Description of the task:
Take every line from the listing below that includes "part" and copy it.

Given data:

▶

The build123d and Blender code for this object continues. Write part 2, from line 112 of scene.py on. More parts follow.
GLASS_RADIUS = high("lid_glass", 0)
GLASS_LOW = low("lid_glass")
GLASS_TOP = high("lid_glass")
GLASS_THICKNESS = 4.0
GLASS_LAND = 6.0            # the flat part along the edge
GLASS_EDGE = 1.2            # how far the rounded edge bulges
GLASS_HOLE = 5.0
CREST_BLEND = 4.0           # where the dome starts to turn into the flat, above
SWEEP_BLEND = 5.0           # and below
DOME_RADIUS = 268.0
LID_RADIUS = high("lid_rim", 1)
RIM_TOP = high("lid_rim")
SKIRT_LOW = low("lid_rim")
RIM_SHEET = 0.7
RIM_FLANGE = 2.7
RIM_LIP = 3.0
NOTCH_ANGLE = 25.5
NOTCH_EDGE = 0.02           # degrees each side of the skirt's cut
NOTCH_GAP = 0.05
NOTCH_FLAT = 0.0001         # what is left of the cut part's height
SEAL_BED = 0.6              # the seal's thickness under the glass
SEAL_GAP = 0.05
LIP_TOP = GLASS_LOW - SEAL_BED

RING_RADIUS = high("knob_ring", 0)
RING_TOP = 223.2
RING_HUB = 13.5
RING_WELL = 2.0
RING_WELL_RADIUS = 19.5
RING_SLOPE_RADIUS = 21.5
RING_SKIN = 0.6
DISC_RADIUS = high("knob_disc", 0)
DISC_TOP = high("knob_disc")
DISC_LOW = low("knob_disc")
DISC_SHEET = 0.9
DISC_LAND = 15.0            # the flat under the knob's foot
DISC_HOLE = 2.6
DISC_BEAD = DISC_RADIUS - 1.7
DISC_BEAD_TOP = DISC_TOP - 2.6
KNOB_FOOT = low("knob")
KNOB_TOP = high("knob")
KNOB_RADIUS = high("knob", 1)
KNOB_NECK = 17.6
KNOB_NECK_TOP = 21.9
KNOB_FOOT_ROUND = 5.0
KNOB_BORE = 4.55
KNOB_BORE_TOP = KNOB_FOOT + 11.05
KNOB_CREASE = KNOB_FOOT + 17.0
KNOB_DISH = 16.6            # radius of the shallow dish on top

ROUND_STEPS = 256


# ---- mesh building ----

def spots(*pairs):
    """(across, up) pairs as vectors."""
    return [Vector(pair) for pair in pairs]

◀

Reply:
The build123d and Blender code for this object continues. Write part 2, from line 112 of scene.py on. More parts follow.
GLASS_LAND = 6.0            # the flat part along the edge
NOTCH_FLAT = 0.0001         # what is left of the cut part's height